Voltaire was a pseudocrat, someone with pseudo power. Voltaire became immensely rich by manipulating the highest powers in France, England, Prussia and Russia. Voltaire, under the guise of the Enlightenment, unconsciously made the work of the Dark Side. How? By advising Louis XV’s and his Pompadour not to die for a “few arpents of snow in Canada.
Indeed the English colonies in the Americas had been founded by the “West Country Men”, top English plutocrats who knew no bounds to their exploitative schemes.
Thus English America was not just founded by some men, and some accidents, but by an extreme exploitative mentality. By advising the French to fold, Voltaire posed as politically correct, Buddhist, wise man of the mountain, Christian saint, whatever despondent philosophy beasts are forced to embrace when they get devoured.
However, all what the boyfriend of Frederic the Great achieved, was to give free reins to the exploitative mentality of the West Country Men, who won the World War of the Seven Year War (1756-1763; known myopically in the USA as the French and Indian Wars))
Hand in hand the French and German presidents stood today, August 3, 2014. They were on the “Man Eating Mountain”. More than half a million French and German soldiers died there, in combat.
The presidents laid the first stone of a memorial monument to World War First, financed by Germany and France.
Why not? The French and German share the same system of thought, Republican, and the same mood, Democracy. No Kaiser in sight. The Kaiser, that is, plutocracy, was the system that ruled Germany a century ago.

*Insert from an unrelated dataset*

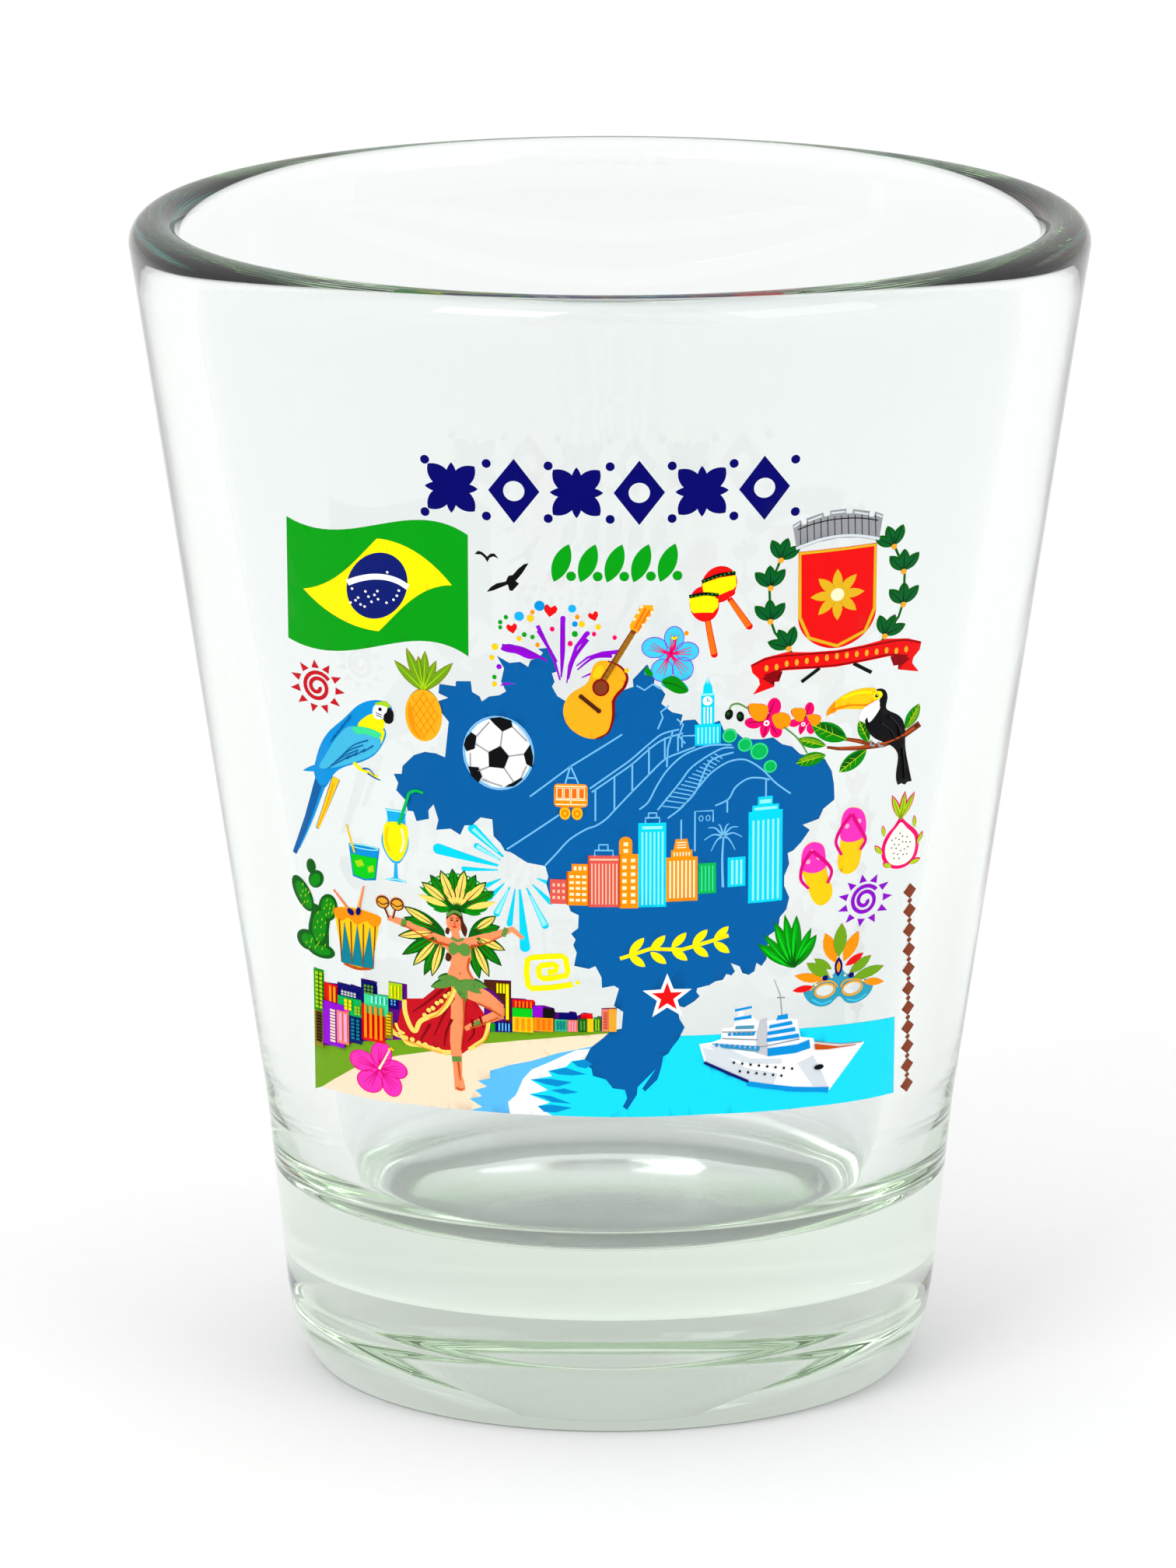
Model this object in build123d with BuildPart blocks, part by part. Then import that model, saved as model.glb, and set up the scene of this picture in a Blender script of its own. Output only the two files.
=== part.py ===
from build123d import *
from math import atan2, cos, degrees, hypot, pi, radians, sin
import os

# Souvenir shot glass: one pressed clear tumbler and the picture fired onto the front of its wall.
# Millimetres, +Z up, the origin at the centre of the foot, the picture facing -Y.

# ---- driving dimensions: the glass ----
glass_height = 60.0
rim_radius = 24.47  # outside, where the rounded rim starts
rim_wall = 2.67  # wall at the rim, which is rounded over its whole width
waist_height = 14.0  # where the wall starts to flare faster
waist_radius = 17.82
heel_height = 3.9  # top of the rounded heel
heel_radius = 16.79
foot_radius = 15.34  # outer edge of the ring that the glass stands on
heel_bulge = 0.22  # how far the heel swells past a straight bevel
floor_height = 9.2  # inside floor of the cup
floor_radius = 13.5  # inside, where wall and floor would meet
floor_fillet = 3.0
punt_radius = 12.4  # shallow hollow under the foot
punt_depth = 1.0

# ---- driving dimensions: the picture ----
film = 0.05  # fired enamel
top_margin = 8.1  # rim to the top of the picture
foot_margin = 2.7  # waist to the bottom of the picture
drawn_foot = 16.7  # the heights between which the picture is drawn
drawn_top = 51.9
drawn_side = 16.1  # how far the picture is drawn to either side
side_room = 0.93  # share of the waist radius that the picture may fill
speck = 0.03  # square mm; what is left of a print in smaller bits is not printed

# ---- worked out ----
rim_round = rim_wall / 2
rim_start = glass_height - rim_round
picture_foot = waist_height + foot_margin
picture_scale = min(
    (glass_height - top_margin - picture_foot) / (drawn_top - drawn_foot),
    side_room * waist_radius / drawn_side,
)
picture_plane = Plane(
    origin=(0, 0, picture_foot - drawn_foot * picture_scale), x_dir=(1, 0, 0), z_dir=(0, -1, 0)
)


def wall_radius(height):
    """Outside radius of the flared wall above the waist."""
    share = (height - waist_height) / (rim_start - waist_height)
    return waist_radius + (rim_radius - waist_radius) * share


# ---- the glass ----
with BuildPart() as glass_body:
    with BuildSketch(Plane.XZ):
        with BuildLine():
            Line((0, punt_depth), (0, floor_height))
            inside = Polyline(
                (0, floor_height), (floor_radius, floor_height), (rim_radius - rim_wall, rim_start)
            )
            ThreePointArc(
                inside @ 1, (rim_radius - rim_round, glass_height), (rim_radius, rim_start)
            )
            outside = Polyline(
                (rim_radius, rim_start), (waist_radius, waist_height), (heel_radius, heel_height)
            )
            heel_middle = (
                (heel_radius + foot_radius) / 2 + heel_bulge, heel_height / 2 - heel_bulge
            )
            ThreePointArc(outside @ 1, heel_middle, (foot_radius, 0))
            Line((foot_radius, 0), (punt_radius, 0))
            RadiusArc(
                (punt_radius, 0),
                (0, punt_depth),
                -(punt_radius**2 + punt_depth**2) / (2 * punt_depth),
            )
        make_face()
    revolve(axis=Axis.Z)
    corner = glass_body.edges().filter_by(GeomType.CIRCLE)
    corner = [e for e in corner if abs(e.center().Z - floor_height) < 0.01 and e.radius > 1]
    fillet(corner, radius=floor_fillet)
glass_body.part.label = "glass_body"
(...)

Cornered by the rise of democratic forces all over, all the way to Siberia, and even inside the Reichstag, Prussian plutocracy gambled that it could win a world war, and all would fall its way.
Now France and Germany are ruled by the same general mood and thoughts.
That’s how to bring peace and harmony. And nothing else ever worked, but for distance. The latter being something we absolutely do not have anymore on this small planet.
Take another example. Viciousness is a human trait. Corruption is maximum, when it cannot even be evoked, or denounced. Yet, that mood has often come to rule.
How does one fight that mood? By yet another mood, a higher one. To avoid this sorry state of affairs, where viciousness, say in the leadership, intellectual or political, cannot even be evoked, the honor of the human spirit has to rise above all. Including offending all too common courtesy. Moods against moods.
History has been, first of all, about moods and systems of thoughts. They compete, they fight, and the best overwhelm the rest. You know, like the West did with the rest.
Need a proof that this happened? Watch the United Nations (whose head just spoke of “criminal” acts by Israel: “This attack, along with other breaches of international law, must be swiftly investigated and those responsible held accountable. It is a moral outrage and a criminal act,” Ban Ki Moon’s office said.).
Some fear the clash of civilizations. They are wrong. Clashes can be good. They can be a form of debate.
History is about civilization clashing, colliding and coalescing anew around better ideas, a bit like stars are formed. We should welcome such clashes as we should any effort that gives us everything we have that is good, our superior mind, the Fifth Element (found in Vedic, Celtic, and Greek mythology).
The best example of a fruitful clash of civilizations, of moods and thoughts, was the clash between Celto-Germans and Greco-Romans. It gave us. It gave us the West, for the rest.